Dualities in one-dimensional quantum lattice models: symmetric Hamiltonians and matrix product operator intertwiners
Laurens Lootens, Clement Delcamp, Gerardo Ortiz, Frank Verstraete
TL;DR
The paper develops a comprehensive categorical framework to generate and classify dualities between one-dimensional quantum lattice Hamiltonians by treating symmetries as fusion-category MPOs. Dualities arise from different module-category realizations over a fixed input fusion category and are implemented by explicit MPO intertwiners, mapping local symmetric operators to dual nonlocal ones while preserving bond-algebra structure. Through numerous examples across Vec, Ising, Rep(S3), and Haagerup categories, it recovers known dualities (Kramers-Wannier, Jordan-Wigner, Kennedy-Tasaki, IRF-Vertex) and reveals new ones (including a t-J_z/XXZ duality) and emergent dualities in constrained subspaces.

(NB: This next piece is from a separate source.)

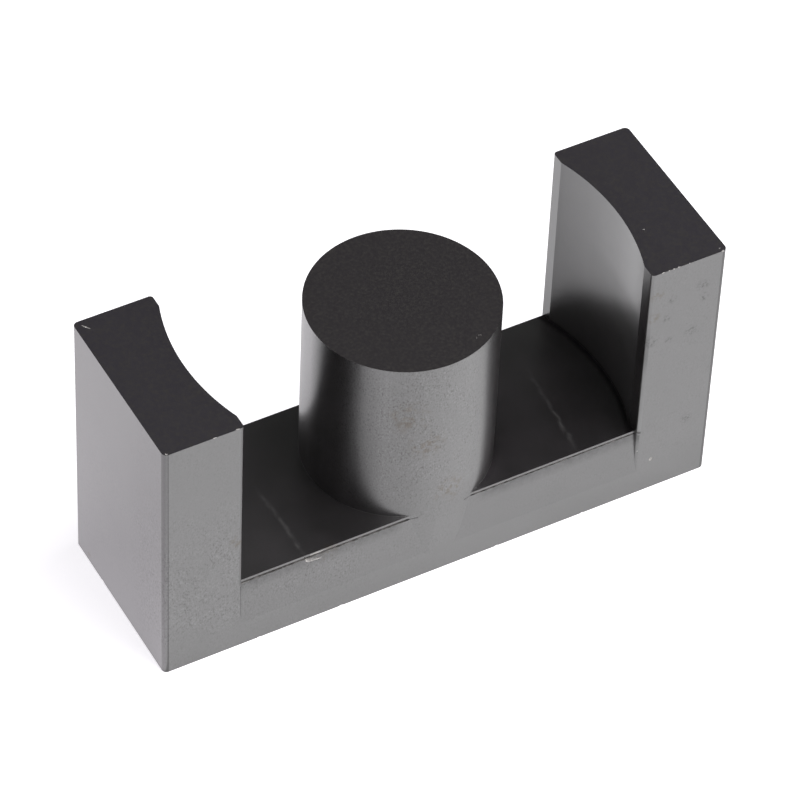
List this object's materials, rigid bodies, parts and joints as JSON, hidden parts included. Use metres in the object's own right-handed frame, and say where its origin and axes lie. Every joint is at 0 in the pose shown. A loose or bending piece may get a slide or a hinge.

The work also clarifies non-abelian dualities, provides a Morita-equivalence-based classification of dualities, and outlines extensions to boundaries and higher dimensions, offering a unifying algebraic approach with potential experimental relevance and connections to bulk-boundary physics.
Abstract
We present a systematic recipe for generating and classifying duality transformations in one-dimensional quantum lattice systems. Our construction emphasizes the role of global symmetries, including those described by (non)-abelian groups but also more general categorical symmetries. These symmetries can be realized as matrix product operators which allow the extraction of a fusion category that characterizes the algebra of all symmetric operators commuting with the symmetry. Known as the bond algebra, its explicit realizations are classified by module categories over the fusion category. A duality is then defined by a pair of distinct module categories giving rise to dual realizations of the bond algebra, as well as dual Hamiltonians. Symmetries of dual models are in general distinct but satisfy a categorical Morita equivalence. A key novelty of our categorical approach is the explicit construction of matrix product operators that intertwine dual bond algebra realizations at the level of the Hilbert space, and in general map local order operators to non-local string-order operators. We illustrate this approach for known dualities such as Kramers-Wannier, Jordan-Wigner, Kennedy-Tasaki and the IRF-vertex correspondence, a new duality of the $t$-$J_z$ chain model, and dualities in models with the exotic Haagerup symmetry. Finally, we comment on generalizations to higher dimensions.